Problem statement
Below this line is the material. Write out only its lines from the one containing "add_body(cloth)" through the one containing "obj.data.transform(world)", both kept, exactly.
::: Recorded information :::
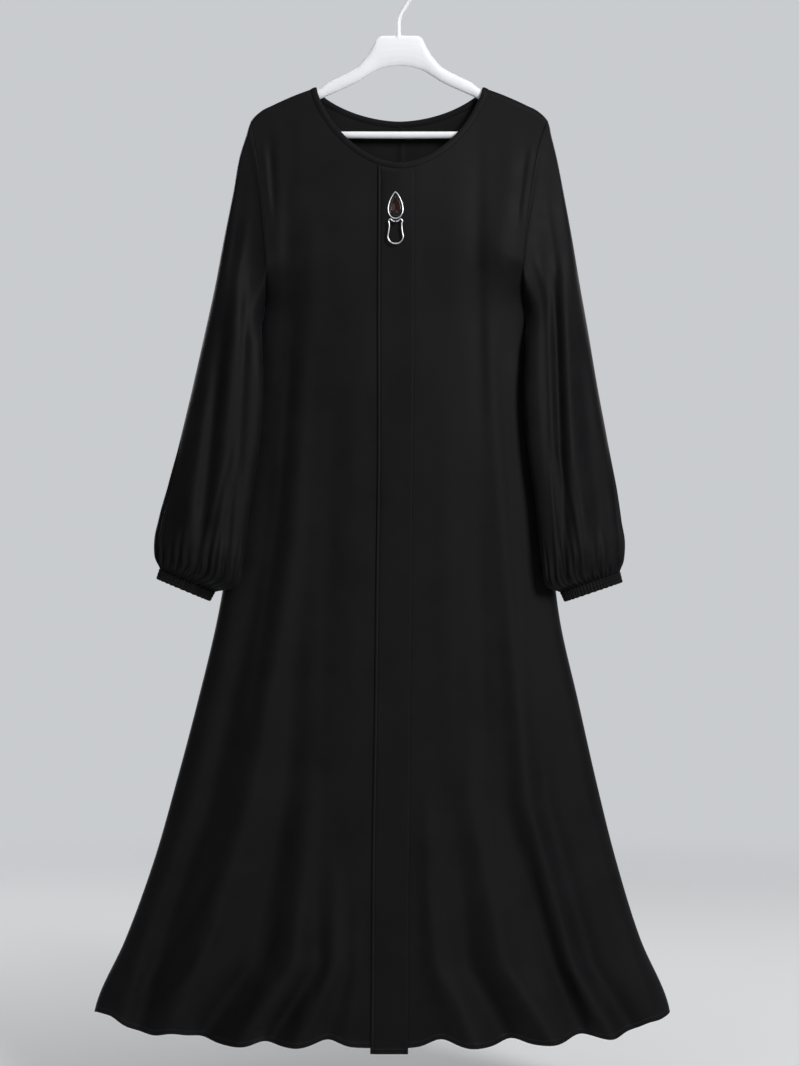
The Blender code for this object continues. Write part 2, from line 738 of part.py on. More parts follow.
def add_cuff(name, side, end, material):
    """A narrow ruched cuff, ribbed outside over a plain inside."""
    axis = np.array(cuff_axis(end))
    crown = np.array([end.crown_x, 0, end.crown_z])
    under = np.array([end.under_x, 0, end.under_z])
    inboard_y = inboard_line(end.under_x, end.under_z, end.depth)
    rows = (CUFF_HEIGHT, CUFF_HEIGHT * 0.5, 0)
    count = 2 * CUFF_RIBS
    outer = np.zeros((len(rows), count, 3))
    inner = np.zeros_like(outer)
    half_width = np.linalg.norm(under - crown) / 2
    outward = (under - crown) / (2 * half_width)
    for row, down in enumerate(rows):
        narrow = 1 - 0.03 * down / CUFF_HEIGHT
        middle = (crown + under) / 2 + axis * (down + GAP + 0.9)
        for column in range(count):
            turn = 2 * math.pi * column / count
            bulge = math.copysign(abs(math.sin(turn)) ** 0.85, math.sin(turn))
            line_y = end.crown_y + (inboard_y - end.crown_y) * (1 - math.cos(turn)) / 2
            rib = CUFF_RIB_RISE * (1 if column % 2 else 0)
            for grid, reach in ((outer, rib), (inner, -CUFF_WALL)):
                across_reach = (half_width * narrow + reach) * -math.cos(turn)
                forward = line_y - (end.depth * narrow + reach) * bulge
                grid[row, column] = middle + outward * across_reach + np.array([0, forward, 0])
    if side > 0:
        outer, inner = outer[:, ::-1], inner[:, ::-1]
    points, faces = walled(outer, inner, True)
    return add_object(name, points, faces, material)


# ---------------------------------------------------------------- wires and pendant


def sweep(path, radius, sides, closed):
    """Vertices and faces of a round wire along a path."""
    path = np.asarray(path, float)
    count = len(path)
    before = np.roll(path, 1, axis=0)
    after = np.roll(path, -1, axis=0)
    if not closed:
        before[0], after[-1] = path[0], path[-1]
    tangent = after - before
    tangent /= np.linalg.norm(tangent, axis=1, keepdims=True)
    guide = np.array([0.0, 1.0, 0.0]) if abs(tangent[:, 1]).max() < 0.9 else np.array([1.0, 0.0, 0.0])
    points = []
    for place, direction in zip(path, tangent):
        first = np.cross(direction, guide)
        first /= np.linalg.norm(first)
        second = np.cross(direction, first)
        for k in range(sides):
            turn = 2 * math.pi * k / sides
            points.append(place + radius * (first * math.cos(turn) + second * math.sin(turn)))
    faces = []
    for ring in range(count if closed else count - 1):
        here, there = ring * sides, (ring + 1) % count * sides
        for k in range(sides):
            following = (k + 1) % sides
            faces.append([here + k, here + following, there + following, there + k])
    if not closed:
        faces.append(list(reversed(range(sides))))
        faces.append([(count - 1) * sides + k for k in range(sides)])
    return np.array(points), faces


def teardrop(scale, count):
    """Outline of the pear shape, point up, as x and z about its own middle."""
    outline = []
    for k in range(count):
        turn = 2 * math.pi * (k + 0.5) / count
        x = math.sin(turn) * math.sqrt(math.sin(turn / 2) ** 2 + 0.17) * 1.04
        outline.append((x * scale[0], math.cos(turn) * scale[1]))
    return outline


def laid_on_placket(x, z, proud):
    """A point a given height above the placket's face."""
    return float(placket_y(x, z)) - proud


def pendant_points(outline, proud):
    """Points of an outline laid over the placket."""
    middle_z = PENDANT_TOP - PENDANT_HEIGHT / 2
    return np.array([(PENDANT_X + x, laid_on_placket(PENDANT_X + x, middle_z + z, proud), middle_z + z)
                     for x, z in outline])


def add_pendant(silver, enamel, stone):
    """Teardrop setting on the placket: wire frame, back plate and faceted stone."""
    half = (PENDANT_WIDTH / 2 - FRAME_WIRE, PENDANT_HEIGHT / 2 - FRAME_WIRE)
    outline = teardrop(half, 36)
    points, faces = sweep(pendant_points(outline, GAP + 0.2 + FRAME_WIRE), FRAME_WIRE, 6, True)
    add_object("pendant_frame", points, faces, silver)

    plate = teardrop((half[0] - FRAME_WIRE - 0.9, half[1] - FRAME_WIRE - 2.4), 28)
    add_stack("pendant_plate", plate, ((GAP, 1.0), (GAP + 1.2, 1.0)), enamel)

    cut = teardrop((half[0] * 0.62, half[1] * 0.66), 16)
    base = 2 * GAP + 1.2
    add_stack("pendant_stone", cut, ((base, 0.94), (base + 1.1, 1.0), (base + 3.2, 0.5)), stone)


def add_stack(name, outline, levels, material):
    """Closed solid through copies of an outline, each at a height and a scale."""
    count = len(outline)
    rings = [pendant_points([(x * size, z * size) for x, z in outline], proud) for proud, size in levels]
    faces = [list(range(count)), [(len(levels) - 1) * count + k for k in reversed(range(count))]]
    for level in range(len(levels) - 1):
        for k in range(count):
            following = (k + 1) % count
            a, b = level * count, (level + 1) * count
            faces.append([a + k, b + k, b + following, a + following])
    piece = add_object(name, np.concatenate(rings), faces, material)
    piece.data.shade_flat()
    return piece


LUG_TOP = PENDANT_TOP - PENDANT_HEIGHT - GAP
LUG_Z = LUG_TOP - LUG_RISE - LUG_WIRE
PIVOT_Z = LUG_Z - (LUG_RISE - LUG_WIRE - RING_WIRE - GAP)


def pivot_y():
    """Depth of the ring's hinge line."""
    return laid_on_placket(PENDANT_X, LUG_Z, 2 * GAP + LUG_REACH + LUG_WIRE)


def add_lug(silver):
    """The small eye below the teardrop that carries the pull ring."""
    y = pivot_y()
    turns = [math.pi * k / 8 for k in range(16)]
    path = [(PENDANT_X, y + LUG_REACH * math.cos(turn), LUG_Z + LUG_RISE * math.sin(turn))
            for turn in turns]
    points, faces = sweep(path, LUG_WIRE, 6, True)
    add_object("pendant_lug", points, faces, silver)


RING_OUTLINE = ((0, 0), (3.2, 0.3), (5.8, 1.7), (7.4, 3.7), (9.2, 4.7), (10.8, 3.6), (10.9, 1.0),
                (10.2, -3.8), (10.6, -9.4), (11.4, -14.8), (11.3, -19.8), (9.6, -24.8), (6.4, -28.6),
                (2.6, -30.7))
RING_BOTTOM = -31.1


def add_pull_ring(silver):
    """A pear-shaped wire ring that hangs from the lug and swings about its top bar."""
    right = [np.array(p, float) for p in RING_OUTLINE]
    left = [np.array((-x, z)) for x, z in reversed(RING_OUTLINE[1:])]
    corners = right + [np.array((0.0, RING_BOTTOM))] + left
    path = []
    y = pivot_y()
    for k, here in enumerate(corners):
        before, after = corners[k - 1], corners[(k + 1) % len(corners)]
        beyond = corners[(k + 2) % len(corners)]
        for t in (0.0, 0.5):
            square = 2 * before - 5 * here + 4 * after - beyond
            cube = 3 * here - before - 3 * after + beyond
            point = 0.5 * (2 * here + (after - before) * t + square * t**2 + cube * t**3)
            path.append((PENDANT_X + point[0], y, PIVOT_Z + point[1]))
    points, faces = sweep(path, RING_WIRE, 6, True)
    add_object("pull_ring", points, faces, silver, moved=(PENDANT_X, y, PIVOT_Z))


# ---------------------------------------------------------------- hanger


def hanger_slices():
    """Upright sections of the block and arms on one side, from the middle out."""
    slices = list(BLOCK)
    for x in (122, 140, 158, 176, 188, 195, 199):
        top = float(ridge(x)) - ARM_CLEARANCE
        slices.append(Slice(x, top, top - 15.5))
    tip_top = float(ridge(ARM_REACH)) - ARM_CLEARANCE
    slices[-1] = Slice(ARM_REACH, tip_top - 3, tip_top - 13)
    return slices


def add_arms(white):
    """The block and both arms, lofted through upright sections with rounded edges."""
    half = hanger_slices()
    slices = [Slice(-row.x, row.top, row.bottom) for row in reversed(half[1:])] + half
    points = []
    for row in slices:
        middle, reach = (row.top + row.bottom) / 2, (row.top - row.bottom) / 2
        deep, flat, tall = ARM_HALF_DEPTH, ARM_HALF_DEPTH - ARM_EDGE, reach - ARM_EDGE
        for y, z in ((-deep, tall), (-flat, reach), (flat, reach), (deep, tall),
                     (deep, -tall), (flat, -reach), (-flat, -reach), (-deep, -tall)):
            points.append((row.x, y, middle + z))
    faces = []
    sides = 8
    for ring in range(len(slices) - 1):
        for k in range(sides):
            following = (k + 1) % sides
            a, b = ring * sides, (ring + 1) * sides
            faces.append([a + k, a + following, b + following, b + k])
    faces.append(list(reversed(range(sides))))
    faces.append([(len(slices) - 1) * sides + k for k in range(sides)])
    return add_object("hanger", np.array(points), faces, white)


def hook_path():
    """Centre line of the hook: up the shank, over to the right, round and down to its tip."""
    path = [(SHANK_X, 0, BLOCK_TOP - 8), (SHANK_X, 0, BLOCK_TOP + 12), (SHANK_X, 0, BLOCK_TOP + 20)]
    path += [(SHANK_X + 1.6, 0, BLOCK_TOP + 26.5), (SHANK_X + 4.8, 0, BLOCK_TOP + 32.5)]
    start, stop = math.radians(-52), math.radians(192)
    for k in range(25):
        turn = start + (stop - start) * k / 24
        path.append((HOOK_BEND * math.cos(turn), 0, HOOK_CENTRE_Z + HOOK_BEND * math.sin(turn)))
    return path


def add_hanger(white):
    """Block, arms, end posts, trouser bar and hook, joined in one moulded piece."""
    hanger = add_arms(white)
    bar = [(x, 0, BAR_Z) for x in np.linspace(-BAR_HALF, BAR_HALF, 5)]
    cutters = [("hanger_bar_form", bar, BAR_RADIUS, 12), ("hanger_hook_form", hook_path(), HOOK_RADIUS, 12)]
    for side in (-1, 1):
        x = side * (BAR_HALF - 5.2)
        cutters.append((f"hanger_post_form_{side + 1}", [(x, 0, BAR_Z + 0.4), (x, 0, BAR_Z + 22)], 5.0, 12))
    for name, path, radius, sides in cutters:
        form = add_object(name, *sweep(path, radius, sides, False), white)
        form.hide_render = True
        form.display_type = "WIRE"
        join = hanger.modifiers.new(name, "BOOLEAN")
        join.operation = "UNION"
        join.solver = "EXACT"
        join.object = form
    return hanger


# ---------------------------------------------------------------- materials and main


def make_material(name, colour, roughness, metallic=0.0):
    """A Principled material."""
    material = bpy.data.materials.new(name)
    material.use_nodes = True
    shader = material.node_tree.nodes["Principled BSDF"]
    shader.inputs["Base Color"].default_value = (*colour, 1)
    shader.inputs["Roughness"].default_value = roughness
    shader.inputs["Metallic"].default_value = metallic
    material.diffuse_color = (*colour, 1)
    return material


def main():
    """Builds every piece of the garment and its hanger."""
    for old in list(bpy.data.objects):
        bpy.data.objects.remove(old, do_unlink=True)
    cloth = make_material("black_crepe", (0.012, 0.012, 0.014), 0.72)
    white = make_material("white_plastic", (0.82, 0.83, 0.85), 0.35)
    silver = make_material("silver_metal", (0.75, 0.76, 0.78), 0.22, 1.0)
    enamel = make_material("black_enamel", (0.01, 0.01, 0.012), 0.3)
    stone = make_material("smoky_stone", (0.09, 0.05, 0.05), 0.08)

    add_body(cloth)
    add_placket(cloth)
    add_binding(cloth)
    for name, side, rings, creases in (("right", -1, SLEEVE_RIGHT, CREASES_RIGHT),
                                       ("left", 1, SLEEVE_LEFT, CREASES_LEFT)):
        add_sleeve(f"sleeve_{name}", side, rings, creases, cloth)
        add_cuff(f"cuff_{name}", side, rings[-1], cloth)
    add_pendant(silver, enamel, stone)
    add_lug(silver)
    add_pull_ring(silver)
    add_hanger(white)


main()
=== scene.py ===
"""Abaya on a clothes hanger: fine cloth, sewing, pendant, moulded hanger and a plain studio."""

import logging
import math
from dataclasses import dataclass, field
from enum import Enum
from typing import Callable, Sequence

import bmesh
import bpy
import numpy as np
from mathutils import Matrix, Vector


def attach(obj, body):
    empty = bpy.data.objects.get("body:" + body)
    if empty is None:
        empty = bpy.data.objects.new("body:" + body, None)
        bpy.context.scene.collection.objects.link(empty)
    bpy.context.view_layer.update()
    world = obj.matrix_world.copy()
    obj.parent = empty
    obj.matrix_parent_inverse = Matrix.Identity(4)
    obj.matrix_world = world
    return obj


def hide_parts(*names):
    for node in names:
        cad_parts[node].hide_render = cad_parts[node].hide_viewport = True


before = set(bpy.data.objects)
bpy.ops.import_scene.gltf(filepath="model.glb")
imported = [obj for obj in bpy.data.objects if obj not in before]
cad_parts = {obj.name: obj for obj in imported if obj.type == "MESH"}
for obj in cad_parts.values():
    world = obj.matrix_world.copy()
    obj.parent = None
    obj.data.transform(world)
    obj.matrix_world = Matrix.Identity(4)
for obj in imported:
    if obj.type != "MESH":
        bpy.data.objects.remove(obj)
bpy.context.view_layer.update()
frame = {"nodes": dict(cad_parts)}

log = logging.getLogger("abaya")

MM = 0.001
Array = np.ndarray


class Side(Enum):
    """Side of the garment; the value is the sign of x."""

    RIGHT = -1
    LEFT = 1


class Facing(Enum):
    """Front or back of the garment; the value is the sign of y."""

    FRONT = -1
    BACK = 1


# ---------------------------------------------------------------- tables of the form, in millimetres


@dataclass(frozen=True)
class Section:
    """A level section of the body."""

    z: float
    left: float
    right: float
    front: float
    back: float


BODY = (
    Section(-1513, -440, 390, 62, 46),
    Section(-1466, -432, 383, 61, 45),
    Section(-1373, -390.5, 343.5, 57, 42),
    Section(-1259, -349, 308, 52, 39),
    Section(-1145, -316.5, 279.5, 48, 36),
    Section(-1032, -286.7, 254, 44, 33),
    Section(-918, -259.6, 228.3, 42, 31),
    Section(-811, -241, 215.5, 40, 30),
    Section(-666, -221, 200, 38, 29),
    Section(-593, -212.7, 191.3, 37, 28),
    Section(-520, -202.7, 184.2, 36, 28),
    Section(-470, -195.6, 180, 35, 27),
    Section(-445, -190.6, 176.5, 35, 27),
    Section(-420, -188, 174.5, 35, 27),
    Section(-367, -190.3, 178, 35, 27),
    Section(-309, -194.6, 186, 35, 27),
    Section(-225, -207.7, 203, 35, 27),
    Section(-207, -210, 210, 35, 27),
    Section(-160, -210, 210, 35, 27),
)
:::
Solution for this problem
    add_body(cloth)
    add_placket(cloth)
    add_binding(cloth)
    for name, side, rings, creases in (("right", -1, SLEEVE_RIGHT, CREASES_RIGHT),
                                       ("left", 1, SLEEVE_LEFT, CREASES_LEFT)):
        add_sleeve(f"sleeve_{name}", side, rings, creases, cloth)
        add_cuff(f"cuff_{name}", side, rings[-1], cloth)
    add_pendant(silver, enamel, stone)
    add_lug(silver)
    add_pull_ring(silver)
    add_hanger(white)


main()
=== scene.py ===
"""Abaya on a clothes hanger: fine cloth, sewing, pendant, moulded hanger and a plain studio."""

import logging
import math
from dataclasses import dataclass, field
from enum import Enum
from typing import Callable, Sequence

import bmesh
import bpy
import numpy as np
from mathutils import Matrix, Vector


def attach(obj, body):
    empty = bpy.data.objects.get("body:" + body)
    if empty is None:
        empty = bpy.data.objects.new("body:" + body, None)
        bpy.context.scene.collection.objects.link(empty)
    bpy.context.view_layer.update()
    world = obj.matrix_world.copy()
    obj.parent = empty
    obj.matrix_parent_inverse = Matrix.Identity(4)
    obj.matrix_world = world
    return obj


def hide_parts(*names):
    for node in names:
        cad_parts[node].hide_render = cad_parts[node].hide_viewport = True


before = set(bpy.data.objects)
bpy.ops.import_scene.gltf(filepath="model.glb")
imported = [obj for obj in bpy.data.objects if obj not in before]
cad_parts = {obj.name: obj for obj in imported if obj.type == "MESH"}
for obj in cad_parts.values():
    world = obj.matrix_world.copy()
    obj.parent = None
    obj.data.transform(world)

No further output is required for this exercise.